Facilitating Regional Development – These corporations promote balanced regional development by financing businesses in underdeveloped and rural areas. 

Providing Financial Assistance – SFCs offer a range of financial products, including term loans, working capital, and equipment financing. 

Supporting Employment Generation – By aiding the growth of MSMEs, SFCs contribute to job creation and economic stability. 


Functions and Services of SFCs 


SFCs perform a variety of functions to support MSMEs and the industrial sector. Their key services include: 

1. Loan and Credit Facilities 

SFCs provide different types of loans, including: 

Term Loans – Offered for purchasing machinery, land, or expanding existing businesses. 

Working Capital Loans – Short-term loans to cover operational expenses and maintain cash flow. 

Equipment Financing – Funding for acquiring necessary tools and machinery for production. 

2. Equity Participation 

Some SFCs invest directly in MSMEs through equity participation, ensuring businesses have adequate financial backing to sustain operations. 

3. Assistance in Modernization 

SFCs support industrial units in upgrading their technology and infrastructure to enhance productivity and competitiveness. 

4. Loan Syndication 

They collaborate with banks and other financial institutions to arrange large-scale funding for businesses with substantial financial requirements. 

5. Advisory and Consultancy Services 

Apart from financial assistance, SFCs offer guidance on business strategies, financial planning, and market expansion. 


Eligibility Criteria for SFC Assistance 


To avail financial aid from an SFC, businesses must meet certain eligibility criteria: 

The enterprise must be engaged in manufacturing, processing, or service-related activities. 

It should be registered under the MSME category as per government norms. 

The applicant must demonstrate a viable business model and repayment capacity. 

The loan amount and tenure are determined based on project feasibility and risk assessment. 


Impact of SFCs on Economic Development 


1. Boosting MSME Sector Growth 

SFCs have been instrumental in nurturing MSMEs by offering tailored financial solutions, enabling them to scale up operations and increase productivity. 

2. Regional and Rural Industrialization 

By financing businesses in less-developed regions, SFCs contribute to balanced industrial growth across states, reducing regional disparities in economic development. 

3. Employment Generation 

MSMEs supported by SFCs generate millions of jobs, addressing unemployment challenges and fostering inclusive growth. 

4. Encouraging Innovation and Competitiveness 

Financial assistance from SFCs helps businesses adopt modern technologies, improve efficiency, and compete in national and global markets. 

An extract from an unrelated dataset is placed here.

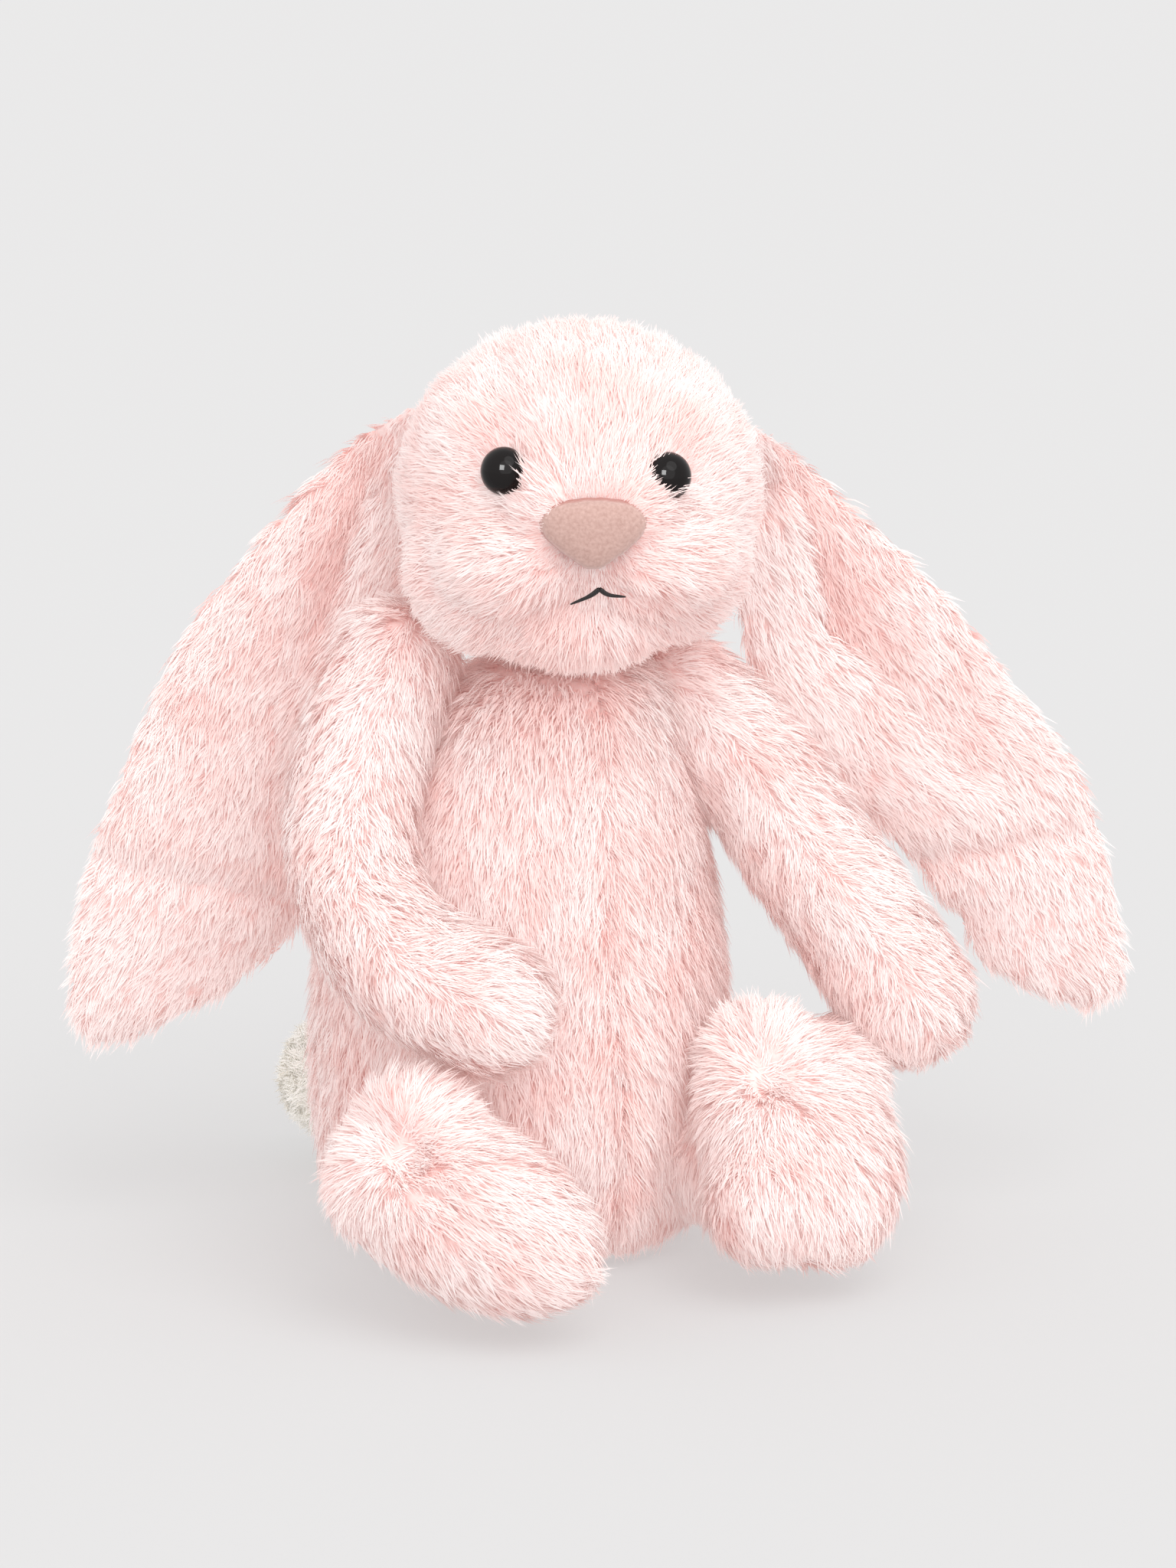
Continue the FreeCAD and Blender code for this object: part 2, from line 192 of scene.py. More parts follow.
def set_numbers(obj, name, values):
    layer = obj.data.attributes.new(name, "FLOAT", "POINT")
    layer.data.foreach_set("value", np.ascontiguousarray(values, dtype=np.float32))


def swirl(places, scale, strength, seed):
    """Smooth random vectors, for fur that parts and gathers."""
    return strength * np.array([noise.noise_vector(Vector(p) / scale + Vector((seed, 0, 0))) for p in places])


PILE_LAYERS = ("lay", "pile_length", "pile_spread", "pile_rise", "blush")


def lay_pile(obj, flow, length=8.0, rise=1.0, messy=0.5, seed=1, blush=0.0):
    """Stores which way the pile lies, how long it is, how far it stands up, and its tone with painted shade: deeper
    pink where creases and hollows fall in shade.
    """
    places, normals = read(obj)
    lay = flow(places, normals)
    lay = lay / (np.linalg.norm(lay, axis=1)[:, None] + 1e-9)
    lay = lay + swirl(places, 15, messy * 0.7, seed) + swirl(places, 5.5, messy * 0.55, seed + 9)
    # Painted shade: this layer holds each panel's own tone plus deeper pink painted into its creases and hollows.
    set_numbers(obj, "blush", np.broadcast_to(blush, len(places)))
    lay -= normals * np.sum(lay * normals, axis=1)[:, None]
    lay /= np.linalg.norm(lay, axis=1)[:, None] + 1e-9
    set_vectors(obj, "lay", lay)
    set_numbers(obj, "pile_length", np.broadcast_to(length, len(places)))
    set_numbers(obj, "pile_spread", np.broadcast_to(np.sqrt(length), len(places)))
    set_numbers(obj, "pile_rise", np.broadcast_to(rise, len(places)))


def split_panels(obj, rule, labels):
    """Cuts a skin into its sewn panels. rule gives each face's panel number from its middle."""
    mesh = obj.data
    middles = np.empty(len(mesh.polygons) * 3)
    mesh.polygons.foreach_get("center", middles)
    which = rule(middles.reshape(-1, 3) / MM)
    made = {}
    for number, label in enumerate(labels):
        part = obj.copy()
        part.data = mesh.copy()
        part.name = part.data.name = label
        show(part)
        bm = bmesh.new()
        bm.from_mesh(part.data)
        bm.faces.ensure_lookup_table()
        bmesh.ops.delete(bm, geom=[bm.faces[i] for i in np.nonzero(which != number)[0]], context="FACES")
        bm.to_mesh(part.data)
        bm.free()
        made[label] = part
    bpy.data.objects.remove(obj)
    return made


# ---------------------------------------------------------------- materials
def material(name):
    mat = bpy.data.materials.new(name)
    mat.use_nodes = True
    return mat, mat.node_tree.nodes, mat.node_tree.links, mat.node_tree.nodes["Principled BSDF"]


def ramp(nodes, stops):
    node = nodes.new("ShaderNodeValToRGB")
    node.color_ramp.elements[0].position, node.color_ramp.elements[0].color = stops[0][0], (*stops[0][1], 1)
    node.color_ramp.elements[1].position, node.color_ramp.elements[1].color = stops[-1][0], (*stops[-1][1], 1)
    for place, colour in stops[1:-1]:
        node.color_ramp.elements.new(place).color = (*colour, 1)
    return node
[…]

Challenges Faced by State Financial Corporations 


Despite their crucial role, SFCs face several challenges that impact their efficiency and outreach: 

Rising Non-Performing Assets (NPAs) – Loan defaults pose financial risks, affecting the sustainability of SFC operations. 

Limited Funding Sources – SFCs often struggle with inadequate capital to meet growing demands for business financing. 

Bureaucratic Hurdles – Lengthy approval processes and excessive regulations can delay fund disbursement. 

Technological Lag – Some SFCs lack modern digital infrastructure, making loan processing slower and less efficient. 

Lack of Awareness Among Entrepreneurs – Many MSMEs are unaware of SFC financial schemes, leading to underutilization of available funds. 


Future Prospects and Recommendations 


To enhance the effectiveness of SFCs, the following measures can be considered: 

Digital Transformation – Implementing digital lending platforms can streamline loan application processes and improve service delivery. 

Stronger NPA Management – Strengthening recovery mechanisms and credit assessment can help reduce defaults. 

Increased Government Support – More capital infusion and policy reforms can enhance SFCs' capacity to fund MSMEs. 

Awareness Campaigns – Spreading knowledge about SFC schemes can help more entrepreneurs benefit from available financial resources. 

Collaboration with Private Institutions – Partnering with banks and venture capitalists can expand funding opportunities for MSMEs. 

State Financial Corporations have been pivotal in supporting small businesses, driving industrial growth, and strengthening the economy. By addressing challenges and leveraging digital advancements, SFCs can continue to play a transformative role in fostering entrepreneurship and regional development. Strengthening their operational efficiency and outreach can unlock immense growth potential for India's MSME sector and contribute significantly to the nation's economic prosperity.